For an application like a build server, the only metric that really matters is total integer compute per dollar and per watt. When I compile e.g a Yocto project, I don't care whether a single core compiles a single C file in a millisecond or a minute; I care how fast the whole machine compiles what's probably hundred thousands of source files. If E-cores gives me more compute per dollar and watt than P-cores, give me E-cores.

Of course, having fewer faster cores does have the benefit that you require less RAM... Not a big deal before, you could get 512GB or 1TB of RAM fairly cheap, but these days it might actually matter? But then at the same time, if two E-cores are more powerful than one hyperthreaded P-core, maybe you actually save RAM by using E-cores? Hyperthreading is, after all, only a benefit if you spawn one compiler process per CPU thread rather than per core.
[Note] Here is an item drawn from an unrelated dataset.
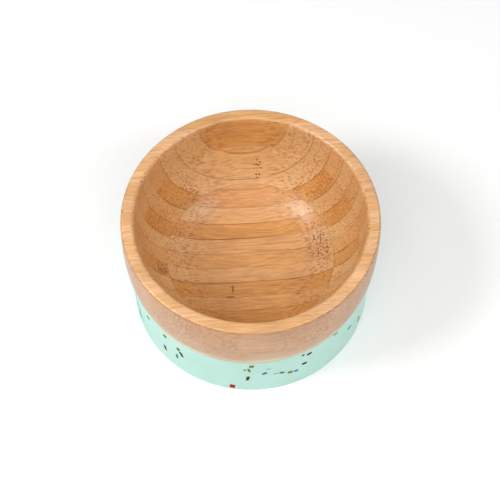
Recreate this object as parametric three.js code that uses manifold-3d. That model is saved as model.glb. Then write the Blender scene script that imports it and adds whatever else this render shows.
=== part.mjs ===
// Baby's suction bowl: a turned bowl of three glued bamboo boards, held by a moulded silicone
// suction base that has coloured chips in its wall and a release tab at the back.
// Millimetres, +Z up. The table is z = 0 and the front of the bowl faces -Y.

import * as THREE from "three";
import * as BufferGeometryUtils from "three/addons/utils/BufferGeometryUtils.js";
import Module from "manifold-3d";

const wasm = await Module();
wasm.setup();

// ---------------------------------------------------------------- driving dimensions

const OVERALL_HEIGHT = 70; // table to the top of the rim
const BELLY_DIAMETER = 125; // across the widest place

// The turned bowl, from boards of one thickness, lowest first
const BOARD_NAMES = ["bowl_bottom_board", "bowl_middle_board", "bowl_top_board"];
const BELLY_DROP = 15; // from the rim down to the widest place
const BELLY_FULLNESS = 2.7; // higher keeps the belly wide for longer below its widest place
const RIM_INSET = 0.5; // how far the rim is inside the belly
const RIM_WIDTH = 6.4; // across the rim, roundings included
const RIM_OUTER_ROUNDING = 1.5;
const RIM_INNER_ROUNDING = 2;
const WAIST_INSET = 2.3; // how far the shoulder over the base is inside the belly
const SHOULDER_CHAMFER = 0.4;
const BOWL_FLOOR_THICKNESS = 10.5;
const CAVITY_FLOOR_RADIUS = 20; // the part of the floor that is nearly flat
const CAVITY_FLOOR_RISE = 0.3; // how far the floor rises to that radius
const CAVITY_WALL_TAPER = 1; // how far the upper wall leans in
const CAVITY_WALL_STRAIGHT = 28.5; // how far the upper wall stays nearly straight
const CAVITY_CORNER_INSET = 13.6; // from the mouth to where the wall's sweep heads for the floor
const CAVITY_CORNER_RISE = 1.5; // and how far above the floor that is
const FOOT_DRAFT = 0.6; // taken off the foot's radius from the shoulder to the bottom
const FOOT_CHAMFER = 0.8;

// The silicone suction base
const BASE_HEIGHT = 32.6;
const BASE_WALL_THICKNESS = 3.45; // at its top edge
const BASE_WALL_TAPER = 0.6; // the wall is this much further out at the table
const BASE_FLOOR_THICKNESS = 3.5;
const CHAMBER_DEPTH = 8; // of the suction chamber under the floor
const CHAMBER_FLAT_RADIUS = 34; // the flat middle of the chamber's ceiling
const SEALING_LIP_WIDTH = 3.6;
const GRIP_CLEARANCE = 0.15; // between the foot and the wall
const SHOULDER_GAP = 0.2; // between the wall's top edge and the bowl's shoulder
const BASE_TOP_ROUNDING = 1;
const BASE_TOP_INNER_CHAMFER = 0.4;
const BASE_BOTTOM_CHAMFER = 0.6;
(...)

EDIT: Why in the world would someone downvote this perspective? I'm not even mad, just confused

Yocto's for embedded projects though, right?

I imagine that means less C++/Rust than most, which means much less time spent serialized on the linker / cross compilation unit optimizer.

  • It's for building embedded Linux distros, and your typical Linux distro contains quite a lot of C++ and Rust code these days (especially if you include, say, a browser, or Qt). But you have parallelism across packages, so even if one core is busy doing a serial linking step, the rest of your cores are busy compiling other packages (or maybe even linking other packages).

    That said, there are sequential steps in Yocto builds too, notably installing packages into the rootfs (it uses dpkg, opkg or rpm, all of which are sequential) and any code you have in the rootfs postprocessing step. These steps usually aren't a significant part of a clean build, but can be a quite substantial part of incremental builds.